Adding to the already good answers, here is the commented and fast version to get everything in a list:

import numpy as np
import scipy.ndimage as ndi

#Data generation
data=np.random.randint(100, size=(2000, 2000))
#Maximum extraction using a 3x3 kernel
b=ndi.filters.maximum_filter(data,3) 
#Getting the first 100 entries of b as a 1-D array
max_list=b.flatten()[0:99]

In my test, this code took about 0.2 seconds including the data generation on my Intel i7 CPU and about 3 seconds, when the size of the array is 20k*2k. Timing seems to be no issue here, as I run into memory issues before execution time goes up noticeably.
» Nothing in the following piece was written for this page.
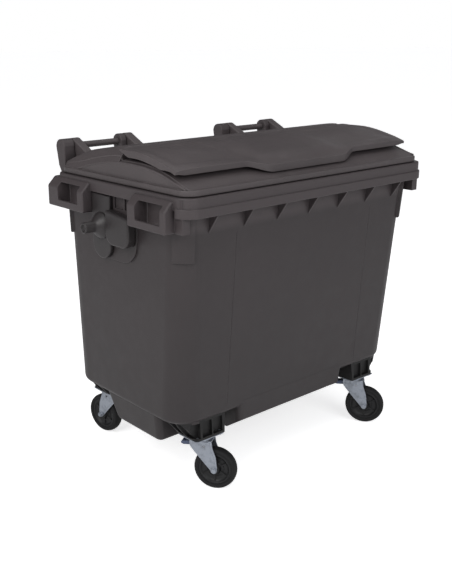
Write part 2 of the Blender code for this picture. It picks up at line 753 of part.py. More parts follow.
def bracket(side):
    """A plate behind the trunnion, with a thicker lobe in front of it."""
    inner = PAD_X + CLEAR
    plate = prism_x(tongue(0.4765, 0.0555, 0.870, 1.046, 1.046, 10), *span(side, inner, 0.609))
    lobe = prism_x(tongue(0.357, 0.067, 0.945, 0.985, 0.998, 7), *span(side, inner, 0.6300))
    hole = rod(0.58, 0.66, SPIGOT_R + CLEAR, (side, 0, 0), TRUNNION, 16)
    return cut(add(plate, lobe), hole)


for side, label in ((-1, "left"), (1, "right")):
    outward = (side, 0, 0)
    part(f"trunnion_bracket_{label}", bracket(side), DARK,
         origin=(side * 0.60, TRUNNION_Y, TRUNNION_Z))
    part(f"trunnion_pin_{label}", turned(TRUNNION_PROFILE, outward, TRUNNION, 20), DARK,
         origin=(side * 0.62, TRUNNION_Y, TRUNNION_Z))
    part(f"trunnion_nut_{label}", ring_solid(NUT_PROFILE, outward, TRUNNION, 16), STEEL,
         origin=(side * 0.575, TRUNNION_Y, TRUNNION_Z))

# ---------------------------------------------------------------- drain
# z, radius
PLUG_PROFILE = [(0.1410, 0.024), (0.1430, 0.0265), (0.1490, 0.0265), (0.1490, 0.0200),
                (0.1620, 0.0200), (0.1635, 0.0185)]
SEAL_PROFILE = [(0.1494, 0.0204), (0.1526, 0.0204), (0.1526, 0.0255), (0.1494, 0.0255)]

part("drain_plug", turned(PLUG_PROFILE, Z_AXIS, DRAIN, 20), CORE, origin=(0, DRAIN_Y, 0.152))
part("drain_seal", ring_solid(SEAL_PROFILE, Z_AXIS, DRAIN, 16), SEAL,
     origin=(0, DRAIN_Y, 0.151))

# ---------------------------------------------------------------- castors
# Castor pieces are drawn round their own swivel axis, trailing along +X.
SWIVEL = (0, 0, 0)
AXLE = (TRAIL, 0.0, WHEEL_R - LIFT)
BRAKE_PIVOT = (0.018, 0.0, 0.151)
BRAKE_HOLE_R = 0.0046
FORK_HALF = 0.0285        # half width over the fork's arms
FORK_WALL = 0.0028
FORK_TOP = 0.1735
AXLE_BOSS_R = 0.0125      # rounded lower end of the fork's arms

# z, radius
RACE_PROFILE = [(0.1794, 0.0240), (0.1828, 0.0240), (0.1828, 0.0330), (0.1794, 0.0330)]
KINGPIN_PROFILE = [(0.1655, 0.0095), (0.1695, 0.0095), (0.1695, 0.0060), (0.1920, 0.0060),
                   (0.1920, 0.0110), (0.1985, 0.0105)]
# distance along the axle, radius
CORE_PROFILE = [(-0.0235, 0.0102), (0.0235, 0.0102), (0.0235, 0.0165), (0.0060, 0.0235),
                (0.0060, 0.0480), (0.0165, 0.0540), (0.0165, 0.0600), (-0.0165, 0.0600),
                (-0.0165, 0.0540), (-0.0060, 0.0480), (-0.0060, 0.0235), (-0.0235, 0.0165)]
TYRE_PROFILE = [(-0.0180, 0.0608), (0.0180, 0.0608), (0.0200, 0.0700), (0.0170, 0.0760),
                (0.0080, WHEEL_R), (-0.0080, WHEEL_R), (-0.0170, 0.0760), (-0.0200, 0.0700)]
BUSH_PROFILE = [(-0.0250, 0.0066), (0.0250, 0.0066), (0.0250, 0.0096), (-0.0250, 0.0096)]
# x, z
PEDAL_OUTLINE = [(0.0265, 0.1590), (0.0265, 0.1440), (0.0150, 0.1425), (-0.0300, 0.1440),
                 (-0.0450, 0.1440), (-0.0620, 0.1405), (-0.0655, 0.1430), (-0.0650, 0.1480),
                 (-0.0480, 0.1565), (-0.0300, 0.1600)]
STEM_OUTLINE = [(-0.0160, 0.1425), (-0.0140, 0.1290), (-0.0060, 0.1240), (0.0030, 0.1300),
                (0.0010, 0.1425)]


def top_plate():
    plate = box(-0.0675, 0.0675, -0.0525, 0.0525, 0.1878, 0.1916)
    soften(plate, 0.008, upright_edges(plate), 1)
    race = turned([(0.1832, 0.0310), (0.1885, 0.0335)], Z_AXIS, SWIVEL, 16)
    studs = [rod(0.1890, 0.2150, 0.0048, Z_AXIS, (x, y, 0), 6)
             for x in (-STUD_X, STUD_X) for y in (-STUD_Y, STUD_Y)]
    return cut(add(plate, race, *studs), rod(0.170, 0.200, 0.0068, Z_AXIS, SWIVEL, 10))


def fork():
    crown = turned([(0.1725, 0.036), (0.1790, 0.035)], Z_AXIS, SWIVEL, 14)
    top = box(-0.030, 0.044, -FORK_HALF, FORK_HALF, 0.1700, FORK_TOP)
    outline = ([(-0.034, FORK_TOP), (-0.036, 0.152), (-0.030, 0.146)]
               + arc(AXLE[0], AXLE[2], AXLE_BOSS_R, 5, 205, 155)
               + [(AXLE[0] + AXLE_BOSS_R, AXLE[2] + 0.020), (0.046, FORK_TOP)])
    arms = [prism_y(outline, *span(end, FORK_HALF - FORK_WALL, FORK_HALF)) for end in (-1, 1)]
    return cut(add(crown, top, *arms),
               rod(-0.04, 0.04, 0.0065, Y_AXIS, AXLE, 8),
               rod(0.16, 0.20, 0.0069, Z_AXIS, SWIVEL, 8),
               rod(-0.04, 0.04, BRAKE_HOLE_R, Y_AXIS, BRAKE_PIVOT, 6))


def axle_bolt():
    head = turned([(-0.0352, 0.0095), (-0.0288, 0.0098)], Y_AXIS, AXLE, 6)
    return add(head, rod(-0.0292, 0.0395, 0.0056, Y_AXIS, AXLE, 8))


def axle_nut():
    return cut(rod(0.0289, 0.0365, 0.0098, Y_AXIS, AXLE, 6),
               rod(0.02, 0.045, 0.0064, Y_AXIS, AXLE, 8))


def brake_pedal():
    """A lever over the tyre: its outer end slopes down to the tread."""
    lever = prism_y(PEDAL_OUTLINE, -0.0160, 0.0160)
    soften(lever, 0.0015, list(lever.edges), 1)
    return cut(lever, rod(-0.03, 0.03, BRAKE_HOLE_R, Y_AXIS, BRAKE_PIVOT, 6))


def brake_shoe():
    """A curved pad clear of the tyre, on a stem from the underside of the pedal."""
    outline = (arc(AXLE[0], AXLE[2], 0.0900, 2, 124, 16)
               + arc(AXLE[0], AXLE[2], 0.0850, 2, 140, -16))
    return add(prism_y(outline, -0.0140, 0.0140), prism_y(STEM_OUTLINE, -0.0060, 0.0060))


def castor(label, x, y, turn, braked):
    fixed = Matrix.Translation((x, y, 0))
    swivelled = fixed @ Matrix.Rotation(turn, 4, "Z")

    def piece(name, solid, mat, frame, origin, smooth=35):
        """Puts a piece in place; origin is on the castor's own axes."""
        bmesh.ops.transform(solid, matrix=frame, verts=solid.verts)
        part(f"{name}_{label}", solid, mat, origin=frame @ Vector(origin), smooth=smooth)

    piece("castor_plate", top_plate(), ZINC, fixed, (0, 0, PLATE_Z))
    piece("swivel_race", ring_solid(RACE_PROFILE, Z_AXIS, SWIVEL, 16), STEEL, fixed,
          (0, 0, 0.181))
    piece("kingpin", turned(KINGPIN_PROFILE, Z_AXIS, SWIVEL, 8), STEEL, fixed, (0, 0, 0.180))
    piece("fork", fork(), ZINC, swivelled, (0, 0, 0.175))
    piece("wheel_core", ring_solid(CORE_PROFILE, Y_AXIS, AXLE, 16), CORE, swivelled, AXLE)
    piece("tyre", ring_solid(TYRE_PROFILE, Y_AXIS, AXLE, 20), RUBBER, swivelled, AXLE,
          smooth=45)
    piece("hub_bush", ring_solid(BUSH_PROFILE, Y_AXIS, AXLE, 10), STEEL, swivelled, AXLE)
    piece("axle_bolt", axle_bolt(), STEEL, swivelled, AXLE)
    piece("axle_nut", axle_nut(), STEEL, swivelled, AXLE)
    if braked:
        pin = rod(-0.0300, 0.0300, 0.0038, Y_AXIS, BRAKE_PIVOT, 6)
        piece("brake_pedal", brake_pedal(), PEDAL, swivelled, BRAKE_PIVOT)
        piece("brake_shoe", brake_shoe(), STEEL, swivelled, BRAKE_PIVOT)
        piece("brake_pin", pin, STEEL, swivelled, BRAKE_PIVOT)


for row, y, turn, braked in (("f", CASTOR_FRONT, FRONT_TURN, True),
                             ("r", CASTOR_BACK, REAR_TURN, False)):
    for letter, side in (("l", -1), ("r", 1)):
        castor(row + letter, side * CASTOR_X, y, turn, braked)
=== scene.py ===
import json
import math

import bmesh
import bpy
from mathutils import Matrix, Vector


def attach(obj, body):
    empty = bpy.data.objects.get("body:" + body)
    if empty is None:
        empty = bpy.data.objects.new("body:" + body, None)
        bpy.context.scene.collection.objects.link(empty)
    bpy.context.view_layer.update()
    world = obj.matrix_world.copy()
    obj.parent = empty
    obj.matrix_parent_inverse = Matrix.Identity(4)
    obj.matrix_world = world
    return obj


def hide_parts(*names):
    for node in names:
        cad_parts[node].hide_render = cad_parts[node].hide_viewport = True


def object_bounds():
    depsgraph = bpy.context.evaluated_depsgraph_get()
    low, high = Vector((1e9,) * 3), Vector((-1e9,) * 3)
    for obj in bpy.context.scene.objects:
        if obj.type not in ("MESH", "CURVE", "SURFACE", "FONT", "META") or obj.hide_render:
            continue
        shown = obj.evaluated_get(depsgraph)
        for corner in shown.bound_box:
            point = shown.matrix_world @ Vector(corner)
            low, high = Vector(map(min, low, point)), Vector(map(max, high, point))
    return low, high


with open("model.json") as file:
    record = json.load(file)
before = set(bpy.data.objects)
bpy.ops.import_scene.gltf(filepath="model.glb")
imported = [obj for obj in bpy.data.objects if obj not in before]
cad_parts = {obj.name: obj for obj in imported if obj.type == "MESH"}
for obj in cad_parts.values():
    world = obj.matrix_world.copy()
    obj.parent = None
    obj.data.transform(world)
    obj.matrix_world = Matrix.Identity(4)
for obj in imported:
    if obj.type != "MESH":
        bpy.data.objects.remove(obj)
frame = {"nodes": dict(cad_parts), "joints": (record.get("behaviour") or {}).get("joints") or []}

SCENE = bpy.context.scene.collection
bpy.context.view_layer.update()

# ---------------------------------------------------------------- dimensions
RIM_HALF = 0.611
RIM_DEPTH = 0.776
RIM_TOP = 1.091
RIM_R = 0.058
BAND_SIDE = 0.041
BAND_SPLIT = 1.0575
BAND_LOW = 1.025
BAND_PROUD = 0.005
WALL = 0.005
TUB_TOP = (0.589, 0.045, 0.7585, 0.082, 1.040)
TUB_LOW = (0.572, 0.097, 0.752, 0.097, 0.272)
FLOOR_Z = 0.262
FLOOR_FILLET = 0.022
SUMP_Z = 0.153
CASTOR_YF = 0.150
CASTOR_YB = 0.700
CASTOR_X = 0.424
PLATE_Z = 0.192
TRUN_R = 0.020
TRUN_TIP = 0.685
SPIGOT_R = 0.015
PAD_X = 0.5925
HINGE_R = 0.0125
FLAP_PIN_R = 0.0025
FLAP_HINGES = (-0.40, 0.40)
LOOP_STARTS = (-0.558, 0.240)
WHEEL_R = 0.080
CLEAR = 0.0004

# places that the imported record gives
JOINT = {j["name"]: j for j in frame["joints"]}
LOW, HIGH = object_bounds()
Y_MID = BAND_PROUD * -0.5 + 0.840 * 0.5
LIFT = JOINT["lid_hinge"]["pos_m"][2] - 1.175
HINGE_Y, HINGE_Z = JOINT["lid_hinge"]["pos_m"][1] + Y_MID, 1.175
FLAP_Y, FLAP_Z = JOINT["flap_hinge"]["pos_m"][1] + Y_MID, JOINT["flap_hinge"]["pos_m"][2] - LIFT
TRUN_Y, TRUN_Z = 0.475, 0.935
SHIFT = Vector((0, -Y_MID, LIFT))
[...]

Nevertheless, you can subdivide the exact same approach into smaller subarrays for larger amounts of data. Keep in mind, that at some point the data handling will take more time than the computation itself.

3 Comments

It's not at all clear to me that the list b you're creating is at all like the list in the original post. I'm not sure that it isn't what the OP was after, but I don't think it's going to be the same thing.
The OP mentioned searching for the neighboring element with the greatest value (aka the brightest pixel in a 3x3 submatrix if I got it right). Of course, especially in image processing, there are other definitions of "neighbour" as well as "maximum" but I admit, that without the OP's comment, this is searching in the dark. The first answer already shows how to access the indices of the maxima by comparing with the list. But as I guess it is an imaging problem, I nevertheless wanted to hint at timing issues compared to memory issues.
Your max_list will contain only the values of the maxima, repeated many times. See my answer for finding the indices.